In ‘A Notional History’, Form 4 history textbooks published after the 2018 general election, are compared to older versions. This period was of great interest to Teh as it marked Barisan Nasional’s fall from power after governing the country for over 60 years.
Teh said he was interested in determining what changed between the textbooks, what remained unchanged and what elements of Malaysia’s history were unchangeable.
The performance also included decades-old interview footage of members of the outlawed Malayan Communist Party. This, Teh said, was to ensure that those who were largely excluded from that period of the country’s history could convey their experiences.
Tan, a producer and stage manager, said the public must continue to show a curiosity for others and an openness to experiences different from their own.
“We shouldn’t be afraid of alternative narratives or fear shifting our own opinions and perceptions having seen all these alternative narratives,” she told FMT. “Even if we don’t agree with these narratives, at least we have the necessary information to understand them.”
She said Malaysians are accustomed to difference and diversity as it is a country teeming with various cultures and ethnicities.
Actor, director and writer Jo Kukathas expressed her confidence that Malaysian theatre could continue to be an avenue for open expression, differing opinions, tolerance, empathy and understanding.
“Most people in the arts are trying to tell minority stories that aren’t often heard, which is important because when you hear your story reflected back, it’s very powerful.”
She said arts and culture were constantly evolving and theatre was no different, adding that playwrights always try to respond to the changing face of the country.
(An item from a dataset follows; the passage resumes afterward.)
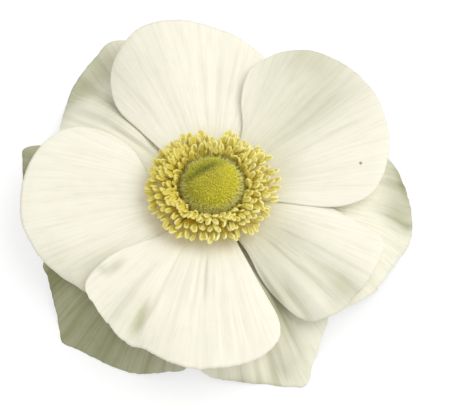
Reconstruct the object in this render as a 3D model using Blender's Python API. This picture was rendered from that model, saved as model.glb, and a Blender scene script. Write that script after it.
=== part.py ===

‘And Then Came Spring’, a play Kukathas co-directed with Saleh Sepas of Parastoo Theatre earlier this year, is reflective of this.
It tells the tale of a 14-year-old Afghan girl, Nazanin, who dreams of going to school but is sold off by her father to settle his debts. Nazanin then finds herself married to a man twice her age and is soon with child.
Kukathas’ theatre company, Instant Café, collaborated with Parastoo Theatre, a troupe of Afghan refugees in Kuala Lumpur, to stage the play.
“I wanted Instant Café to do this collaboration because there are a lot of new migrants in Malaysia now and refugees speaking different languages.
“There was so much xenophobia during the pandemic, I felt we should listen to their stories and why these refugees ended up in Malaysia rather than just being suspicious of them and unaware of their humanity,” she said.
Kukathas urged audiences to watch plays about lives and experiences different from their own in order to be challenged and to expand their perceptions.
“The purpose of art is to destabilise, not to maintain the status quo,” she said.